09 Avr

Carnet de confinement (4) : quel après ?

Peut-on encore parler de politique par les temps qui courent ? Plus que jamais. C’est l’objet de cette chronique.

Désinfection du mobilier urbain à Toulouse par un agent municipal (Photo MaxPPP Xavier De Fenoyl)

Penser à l’après, c’est la meilleure façon de se donner de l’espoir. Ou pas. Dans une tribune, une soixantaine de parlementaires (aucun de l’ex-Midi-Pyrénées) appellent à préparer le jour d’après. A peine avais-je poster un article relayant l’initiative sur les réseaux sociaux que le boomerang me revenait en pleine tête. Le commentaire disait ceci en substance : « comment faire confiance pour nous en sortir à ceux qui nous ont mis dedans ? ».

Revoir le système, d’autres y pensent pour le secteur des assurances notamment. Un parlementaire de notre région, Pierre Cabaré (majorité présidentielle) a écrit à la présidente de la Fédération Française des Assurances pour lui demander de contribuer plus à l’effort national. Le groupe Socialistes et apparentés, à l’Assemblée, emmené par la députée du Tarn et Garonne Valérie Rabault, a déposé une proposition de loi pour revoir carrément les clauses en cas de pandémie (Voir notre article dans ce blog).

Revoir le(s) système(s) voilà donc une expression qui revient à la mode par la force des choses. Contrairement à d’autres pays, l’Etat français a décidé de prendre à son compte le chômage partiel d’ores et déjà déclaré. Mais jusqu’à quand ? Le président d’une chambre consulaire de notre région m’expliquait que quasiment un quart des petites structures qu’il accompagne risquait de disparaître après cette crise sanitaire. Et leurs emplois avec…

Quel redémarrage économique ?

L’après c’est effectivement (et surtout ?) le redémarrage économique. Parce qu’au-delà de la finance, c’est de l’économie réelle dont il est ici question, celle qui crée des emplois et qui nous rend service au quotidien, y compris en ce moment. Cette économie, c’est aussi celle du tourisme. Et l’après, pour beaucoup d’entre nous qui cherchent à se remonter le moral, a la saveur des vacances d’été.

Alors que la Présidente de Région nous appelle à les passer en Occitanie, certains campings de notre littoral savent, eux, que leur saison est fortement compromise. Fréquentés traditionnellement à 70% par des touristes allemands, ils viennent de découvrir que nos voisins germaniques travailleront en juillet et aout pour renflouer leur PIB.

De son côté, Marc Ivaldi, économiste à la Toulouse School of Economics défend la même théorie. Il propose « d’abandonner tout ou partie de nos droits aux vacances pour relancer la machine ». « Les vacances d’été sont compromises.

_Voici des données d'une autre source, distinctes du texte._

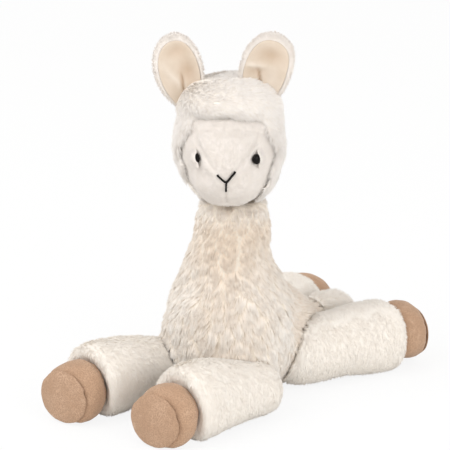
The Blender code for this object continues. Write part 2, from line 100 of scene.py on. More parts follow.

Donc autant être solidaire » estime l’ancien candidat LR aux élections régionales de 2015.

 

Levée de boucliers des socialistes locaux à l’image du président de Haute-Garonne Tourisme. « Si la saison estivale ne se tient pas, ce sont des centaines d’emplois qui seront en difficulté en Haute-Garonne, et des centaines de milliers en France » rappelle Didier Cujives dans un communiqué.

Relire « l’administration de la peur »

Penser à l’après, pour se donner aussi du courage, n’empêche pas non plus de regarder dans le rétro. Comme j’ai plus de temps pour lire en ce moment, je me suis replongé dans un livre d’entretien avec Paul Virilio : « L’administration de la peur » (1). L’urbaniste-essayiste y expliquait, voilà dix ans déjà, que nous savions qu’il y avait de quoi avoir peur de notre monde : « guerres, famines, épidémies » … Mais que ce n’est pas en cherchant à aller plus vite et être partout que nous parviendrons à nous sauver. Je terminerai ce carnet en le citant.

« On se s’en sortira pas au moyen d’un quelconque anarcho-syndicalisme, fut-il vivace et convaincu. Ou bien même au moyen d’une logique qui ferait de l’anti-progrès, son alpha et son oméga. D’où ma réserve, au passage, sur la notion de décroissance. Je ne crois pas davantage qu’il existe de solutions locales : c’est à l’échelle du monde que cette réflexion doit se mener, que quelque chose qui ressemblerait à la naissance ou à la renaissance de l’Université (un intellectuel collectif majeur de l’Histoire) doit prendre cours. »

Patrick Noviello (@patnoviello)

  • (1) « L’administration de la peur », Paul Virilio, entretien avec Bertrand Richard, éditions Textuel.